I was a bit worried about what she'd be like on her own, in a new, strange place. She's had so much on her mind for the past few months, now that she's finally got moved in, I wondered if her mood would fall a bit 'flat', especially as we're coming up to the anniversary of my dad passing away. But I think it's going to take her a long time getting her new home just how she wants it; she's a bit of a perfectionist, and she's always had a really good eye for interior design, so hopefully she'll keep herself occupied for quite a long time getting things 'just so'.

Another good thing about where she is now, is that she's about a 15 minute drive away from me, whereas before it was about 45 minutes. It's great being able to leave her house at 9pm, and be back in mine by about 9.15! It's also about 15 or 20 minutes from where I work, so this past week I've been calling in on my way home, and it's not really out of my way at all, as it's heading in the same direction. It's a lot better having her so much nearer to us. 
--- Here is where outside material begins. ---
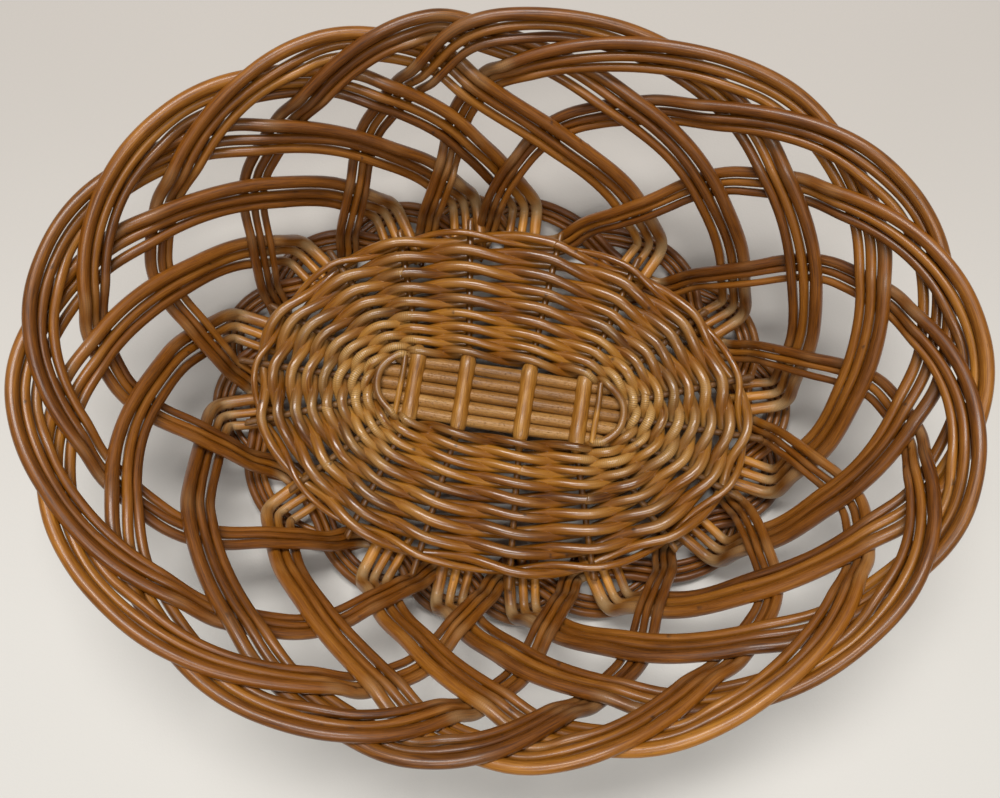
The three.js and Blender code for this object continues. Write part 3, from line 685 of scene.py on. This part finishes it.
def group_stations(number):
    """The route of a group as rows of place, x, y, z and the way its flat side faces."""
    rows = []

    def add_end(place, turn, out, up, tip):
        angle = group_angle(number + turn)
        face = unit(wall_face(angle, 0) * (1 - tip) + np.array([0, 0, -1]) * tip)
        rows.append([place, *oval(angle, EDGE_A + out, EDGE_B + out, up, 1), *face])

    def on_wall(turn):
        angle, share = group_angle(number + turn), wall_share(turn)
        return np.array([turn, *wall_point(angle, share), *wall_face(angle, share)])

    for end in BUTT_END:
        add_end(*end)
    kink = KINKS.get(number, 0)
    for turn in np.arange(0.14, 5.44, 0.125):
        if turn < kink:
            share = (turn - BUTT_END[-1][0]) / (kink - BUTT_END[-1][0])
            rows.append(np.array(rows[len(BUTT_END) - 1]) * (1 - share) + on_wall(kink) * share)
        else:
            rows.append(on_wall(turn))
    for place, *rest in FOOT_PATH:
        add_end(place, place, *rest)
    return np.array(rows)


def group_route(number):
    """A dense table of place, centre, side, face and forward way along a group."""
    stations = group_stations(number)
    ends = np.vstack([2 * stations[0] - stations[1], stations, 2 * stations[-1] - stations[-2]])
    t = np.linspace(0, 1, 25)[:-1, None]
    spans = []
    for p0, p1, p2, p3 in zip(ends, ends[1:], ends[2:], ends[3:]):
        bend = (2 * p0 - 5 * p1 + 4 * p2 - p3) * t**2 + (3 * p1 - p0 - 3 * p2 + p3) * t**3
        span = p1 + (p2 - p0) * t / 2 + bend / 2
        span[:, 0] = (p1[0] + (p2[0] - p1[0]) * t[:, 0])
        spans.append(span)
    dense = np.vstack([*spans, stations[-1:]])
    place, centre, face = dense[:, 0], dense[:, 1:4], dense[:, 4:7]
    forward = unit(np.gradient(centre, axis=0))
    side = unit(np.cross(face, forward))
    return place, centre, side, np.cross(forward, side), forward


def steps(pairs, places):
    """A smooth value through (place, value) pairs, level at each of them."""
    at, values = np.array(pairs).T
    index = np.clip(np.searchsorted(at, places, side="right") - 1, 0, len(at) - 2)
    t = np.clip((places - at[index]) / np.maximum(at[index + 1] - at[index], 1e-6), 0, 1)
    return values[index] + (values[index + 1] - values[index]) * t * t * (3 - 2 * t)


def crossings_of(route):
    """Where a group crosses the others: from, to, shift out of the wall, and lean of the edge."""
    place, centre, _, face, forward = route
    found = []
    for k, way in PASSES.items():
        rising = np.linspace(0.02, SPAN - k, 400)
        apart = np.abs(wall_share(rising) - wall_share(rising + k))
        rising = rising[np.argmin(apart + 9 * (rising > SPAN / 2))]
        for at, other_at, shift in ((rising, rising + k, way), (rising + k, rising, -way)):
            here = np.searchsorted(place, at)
            flat = unit(np.cross((0, 0, 1), face[here]))
            climb = math.atan2(forward[here] @ np.cross(face[here], flat), forward[here] @ flat)
            ahead, behind = (np.array([np.interp(at + d, place, c) for c in centre.T]) for d in (0.02, -0.02))
            length = np.linalg.norm(ahead - behind) / 0.04
            other = 1.5 * rod_at(other_at) + ROD_GAP
            half = min(other / abs(math.sin(2 * climb)) / length, 0.24)
            found.append((at - half * 0.8, at + half * 0.8, shift * SHIFT, 1 / math.tan(2 * climb) / length))
    return sorted(found)


# Along the rim the rods are lightened: painted light, for the up-facing rim catching the light from above.
# The thick ends are paler, and past the rim the rods are a little darker and warmer.
side_willow = willow_finish(
    "side_willow",
    [shade(70, 34, 3), shade(126, 72, 9), shade(160, 102, 28), shade(214, 178, 124), shade(32, 15, 3)],
    {"Streaks": 1.3, "Clouds": 0.7, "Shades": 0.5, "Specks": 0.5, "Pits": 0.0, "Wrinkles": 1.0,
     "Roughness": 0.42}, coat=0.22, relief=0.12, butt=(1.8, 2.2, 4.5), rim=(1.35, 1.5, 2.0),
    far_tint_and_shade=(0.95, 0.92, 0.85))

# How far apart the rods of a group lie, by place along it: they open out under the base edge.
SPREAD = [(-0.4, 1.22), (-0.1, 1.22), (0.1, 1.1), (0.5, 1), (5.2, 1), (5.6, 0.97), (6.2, 0.95), (6.6, 1)]

for number in range(GROUPS):
    rng = np.random.default_rng(500 + number)
    route = group_route(number)
    place, centre, side, face, _ = route
    crossings = crossings_of(route)

    def along(column):
        level = [(at, crossing[column]) for crossing in crossings for at in crossing[:2]]
        return [(level[0][0] - SLOPE, 0.0), *level, (level[-1][0] + SLOPE, 0.0)]

    shifts, leans = along(2), along(3)
    for rod in range(3):
        across_rod = rod - 1
        ratio = OUTER_ROD if rod == 2 else INNER_ROD
        places = np.linspace(-0.4, FOOT_END, 900)
        lane = (across_rod * 1.04 + (0.1 if rod == 2 else 0)) * rod_at(places)
        lane = lane * np.interp(places, *zip(*SPREAD))
        own = places - lane * steps(leans, places)
        at = lambda columns: np.stack([np.interp(own, place, c) for c in columns.T], 1)
        middle, sideways, outwards = at(centre), unit(at(side)), unit(at(face))
        metres = np.r_[0, np.cumsum(np.linalg.norm(np.diff(middle, axis=0), axis=1))]
        free = np.interp(places, [-0.2, 0.4, 5.0, 5.5], [0.25, 1, 1, 0.3])
        stray = (0.55 * drift(rng, metres, 85) + across_rod * 0.35 * (1 + drift(rng, metres, 120))) * free
        bulge = steps(shifts, places) + 0.35 * drift(rng, metres, 60) * free
        line = middle + sideways * (lane + stray)[:, None] + outwards * bulge[:, None]
        size = rod_at(places) * ratio
        line[:, 2] = np.maximum(line[:, 2], size * 0.55)
        rows = even_line(np.column_stack([line, size, outwards]), 1.7)
        name = f"side_rod_{number + 1:02d}{'abc'[rod]}"
        piece = willow_piece(name, rows[:, :3], rows[:, 3], side_willow, 600 + 3 * number + rod,
                             upward=rows[:, 4:7], sides=12, knot_gap=85)
        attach(piece, "root")
        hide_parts(f"side_rods_{number + 1:02d}")

# ==== Cloth, light and camera ===================================================================
# The basket stands on a plain pale cloth under soft light from above, seen from nearly straight
# above and a little in front.

CLOTH_SIZE = 2.4


def build_cloth():
    material = bpy.data.materials.new("pale_cloth")
    material.use_nodes = True
    tree = material.node_tree
    tree.nodes.clear()
    where = put(tree, "ShaderNodeTexCoord", {}).outputs["Object"]
    cloudy = put(tree, "ShaderNodeTexNoise", {"Vector": where, "Scale": 5.0, "Detail": 2.0}).outputs["Fac"]
    weave = put(tree, "ShaderNodeTexNoise", {"Vector": where, "Scale": 900.0, "Detail": 1.0}).outputs["Fac"]
    depth = put(tree, "ShaderNodeSeparateXYZ", {"Vector": where}).outputs["Y"]
    # Towards the back the cloth is painted darker: painted shade, where less light falls on it.
    painted_back_shade = blend_colour(tree, band(tree, depth, -0.22, 0.26), shade(225, 223, 218), shade(194, 189, 183))
    tint = blend_colour(tree, cloudy, painted_back_shade, blend_colour(tree, 1.0, painted_back_shade, shade(248, 248, 247), "MULTIPLY"))
    bump = put(tree, "ShaderNodeBump", {"Height": weave, "Strength": 0.25, "Distance": 0.2 * MM})
    skin = put(tree, "ShaderNodeBsdfPrincipled", {"Base Color": tint, "Roughness": 0.9,
                                                  "Normal": bump.outputs[0]})
    from_below = put(tree, "ShaderNodeNewGeometry", {}).outputs["Backfacing"]
    clear = put(tree, "ShaderNodeBsdfTransparent", {})
    mixed = put(tree, "ShaderNodeMixShader", {0: from_below, 1: skin.outputs[0], 2: clear.outputs[0]})
    put(tree, "ShaderNodeOutputMaterial", {"Surface": mixed.outputs[0]})
    return material


half = CLOTH_SIZE / 2
cloth_mesh = bpy.data.meshes.new("cloth")
corners = [(-half, -half, 0), (half, -half, 0), (half, half, 0), (-half, half, 0)]
cloth_mesh.from_pydata(corners, [], [(0, 1, 2, 3)])
cloth_mesh.materials.append(build_cloth())
cloth = bpy.data.objects.new("cloth", cloth_mesh)
bpy.context.scene.collection.objects.link(cloth)


def soft_light(name, place, aim, size, power, colour=(1, 1, 1)):
    lamp = bpy.data.lights.new(name, "AREA")
    lamp.shape = "RECTANGLE"
    lamp.size, lamp.size_y = size
    lamp.energy = power
    lamp.color = colour
    holder = bpy.data.objects.new(name, lamp)
    holder.location = place
    holder.rotation_euler = (Vector(aim) - Vector(place)).to_track_quat("-Z", "Y").to_euler()
    bpy.context.scene.collection.objects.link(holder)


soft_light("ceiling_front", (0.12, -0.5, 1.55), (0, 0, 0.05), (1.0, 0.3), 9, (1.0, 0.98, 0.96))
soft_light("ceiling_back", (-0.1, 0.55, 1.5), (0, 0, 0.05), (1.0, 0.3), 20, (1.0, 0.98, 0.96))

world = bpy.data.worlds.new("room")
bpy.context.scene.world = world
world.use_nodes = True
world.node_tree.nodes["Background"].inputs["Color"].default_value = (1.0, 0.99, 0.975, 1)
world.node_tree.nodes["Background"].inputs["Strength"].default_value = 0.2

CAMERA_PLACE = (0.002, -0.054, 0.449)
CAMERA_TILTS = (0.1264, 0.0053, 0.0287)
camera = bpy.data.cameras.new("camera")
camera.lens = 30.0
camera.sensor_width = 36.0
camera.clip_start = 0.01
eye = bpy.data.objects.new("camera", camera)
turned = Matrix.Identity(4)
for tilt, axis in zip(CAMERA_TILTS, "XYZ"):
    turned = turned @ Matrix.Rotation(tilt, 4, axis)
eye.matrix_world = Matrix.Translation(CAMERA_PLACE) @ turned
bpy.context.scene.collection.objects.link(eye)
bpy.context.scene.camera = eye
bpy.context.scene.view_settings.view_transform = "Standard"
So it's been a very stressful five or six months, obviously worse for my mum, but I've found it difficult too, seeing her so worried (because she really is a worrier!). I've always tried to stay positive, but my mum can be quite negative, and there have been times when I've just run out of things to say to her. There's only so many times you can say "everything will work out" before you stop believing it yourself!!

In the end though, everything did work out - it's a lovely bungalow, and I think she's going to be really happy there.